I would question how common it is to be stuck on an older version of a library?

I don't know. I've done some changes between versions that need non-trivial porting. If there was a company that had some (unpublished) spirit-something plugins and the company wouldn't be very fast in porting, it might be convenient for new employees to have the relevant tutorial somewhere. But I guess as it being tutorial that is aimed at new users, having to use older version is probably rare.

In terms of the tutorial itself, is there an outline of the areas we'd like to touch on? The original blog post gives us a strong foundation to build from, although looking at the API docs there's quite a large ecosystem of crates which can be plugged into spirit to provide nice things (dipstick, reqwest, hyper, etc).

I'd propose starting with as little as possible, just enough to explain the principles. Using specific crates once the principles are known should be matter of API documentation.

But if it turns out putting more in the tutorial is advantageous, it can be added in later versions.

Also, in general how does spirit work with existing tools like systemd?

I don't think there's a specific support needed. I don't use systemd myself, but from what I know about it, just writing the service file should be enough. For older init systems, spirit-daemonize should give everything needed.

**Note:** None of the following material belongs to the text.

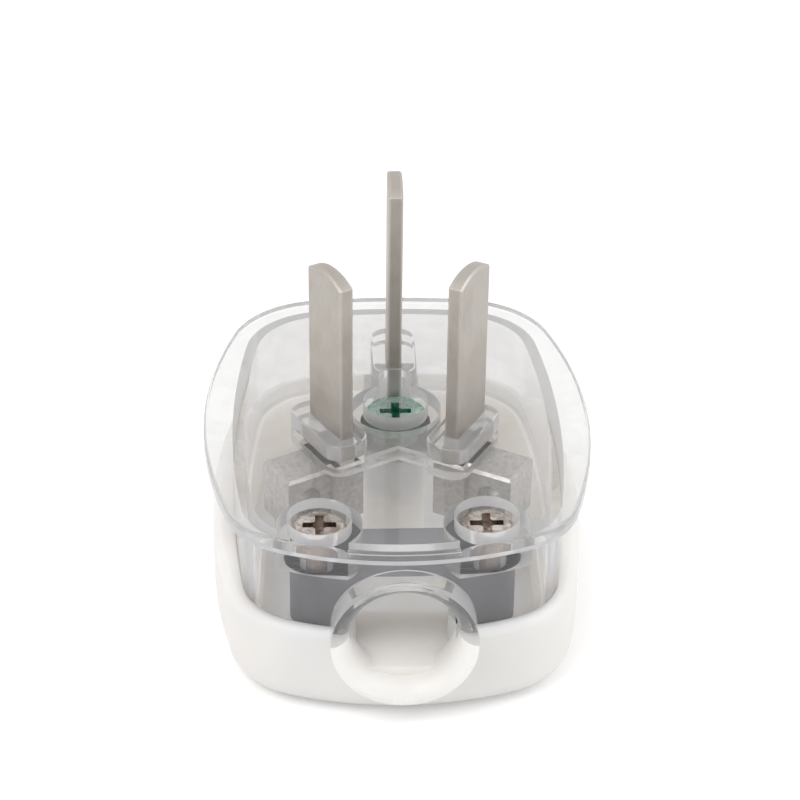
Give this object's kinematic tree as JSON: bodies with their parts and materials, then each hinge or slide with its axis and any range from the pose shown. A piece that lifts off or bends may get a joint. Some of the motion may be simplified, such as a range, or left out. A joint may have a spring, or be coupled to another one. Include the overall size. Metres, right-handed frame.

If there's something special needed for systemd, it should be hopefully possible to add as some spirit-systemd crate. If you know about anything specific, would you create an issue?

vorner commented 4 years ago

Hello, @Michael-F-Bryan. I wanted to check ‒ do you plan on continuing with the guide? There was some silence time 😇.

vorner commented 3 years ago

Cleaning up: we do have tutorial now, in the docs.rs pages.